Deployment should be phased. Start with a narrow but high-value workflow such as production order release and completion confirmation for one plant. Validate message contracts, exception handling, and monitoring. Then expand to inventory movements, quality events, maintenance signals, and external SaaS integrations. This sequence builds operational confidence while reducing migration risk.
Executive priorities for stable manufacturing connectivity
Executives should treat middleware governance as part of manufacturing resilience, not just integration hygiene. Stable ERP and shop floor connectivity affects schedule adherence, inventory integrity, compliance reporting, and customer service. Governance funding should therefore be tied to operational KPIs, not only IT platform metrics.

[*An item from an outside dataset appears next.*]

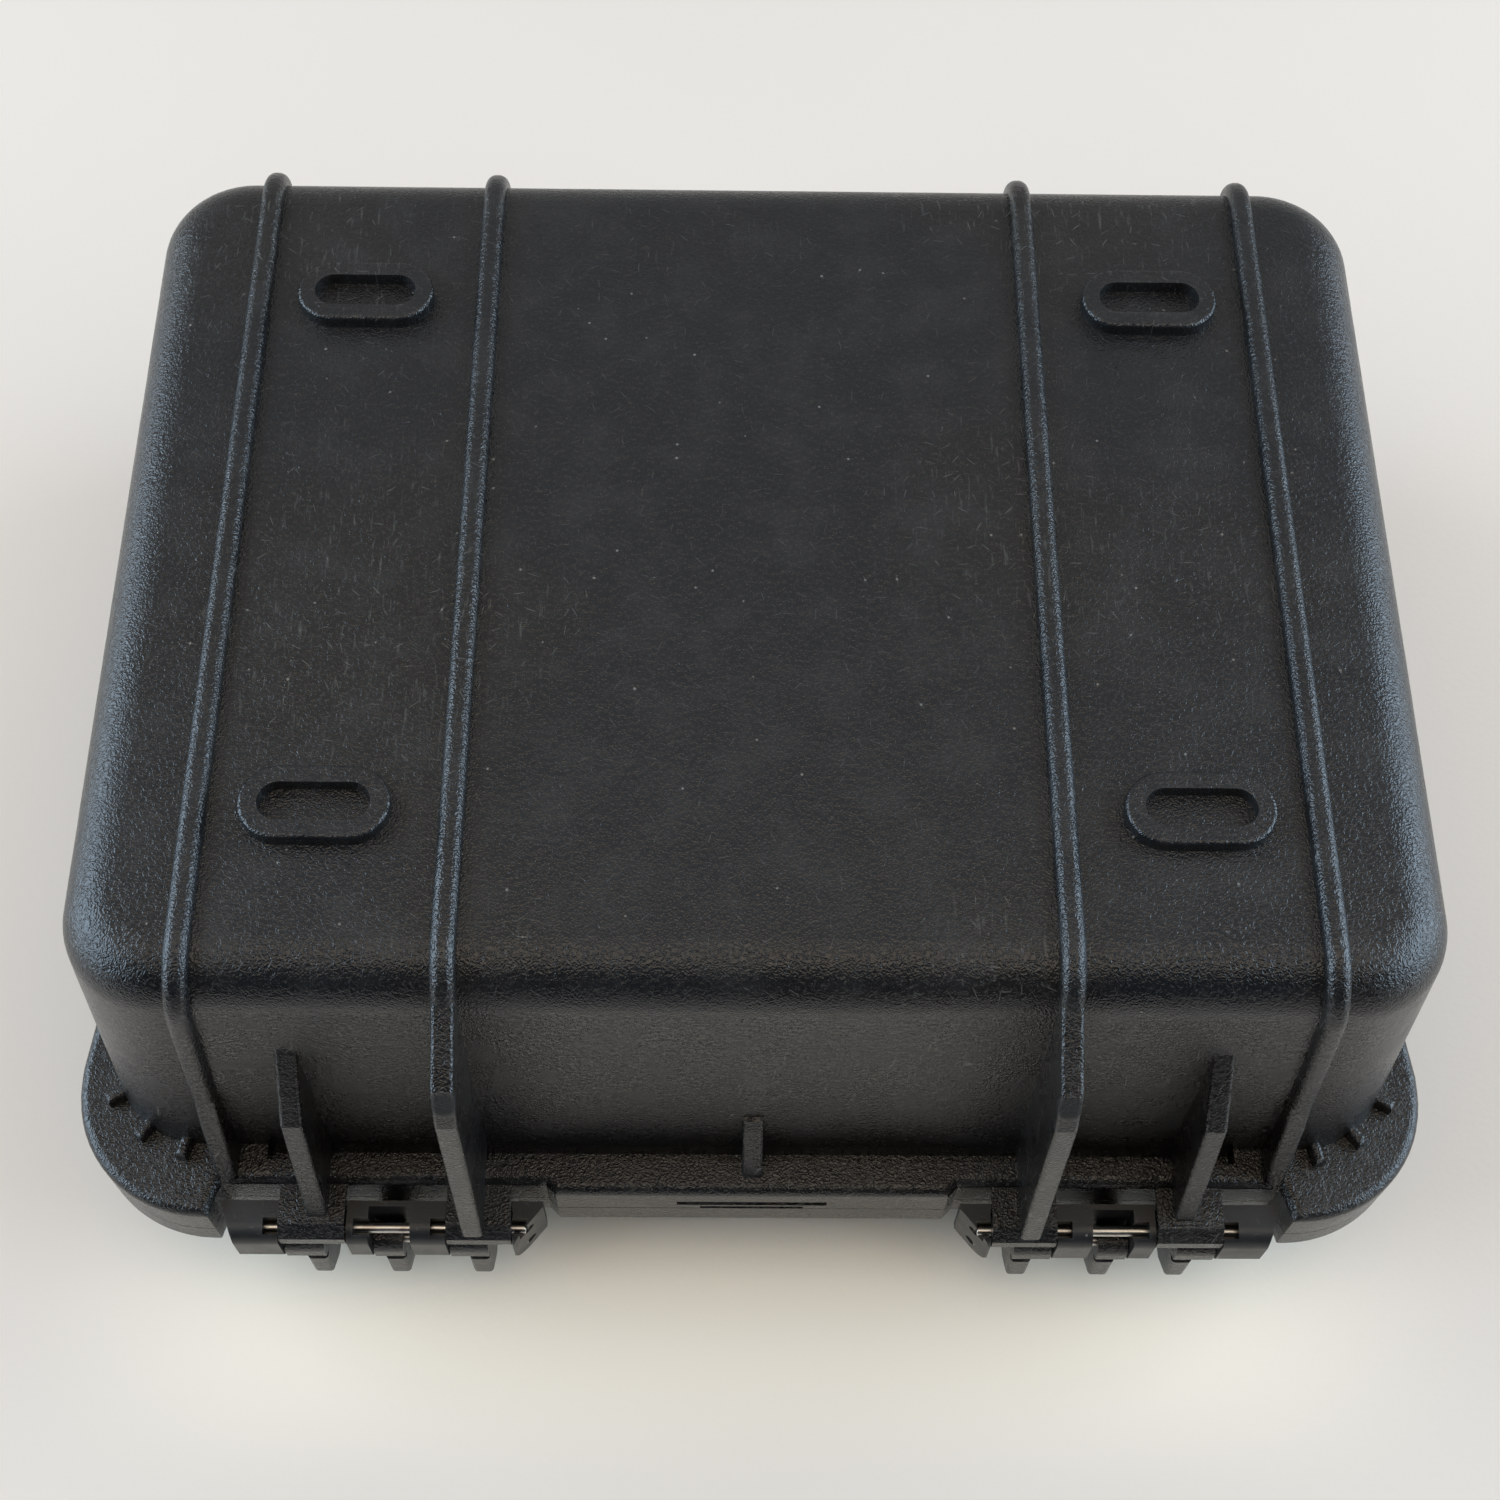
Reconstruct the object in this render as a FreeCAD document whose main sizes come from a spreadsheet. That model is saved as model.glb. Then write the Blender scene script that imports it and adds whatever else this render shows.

The most effective leadership teams establish enterprise standards while allowing plant-level implementation flexibility within those standards. They invest in shared integration services, mandate observability, require versioned APIs, and align ERP modernization with plant connectivity roadmaps. They also insist on measurable outcomes such as lower interface failure rates, faster incident resolution, and reduced deployment disruption during ERP or MES changes.
Manufacturers that govern middleware well gain more than stable interfaces. They create a scalable digital backbone for cloud ERP, industrial data integration, SaaS adoption, and future automation initiatives. That foundation is what allows modernization to proceed without compromising production continuity.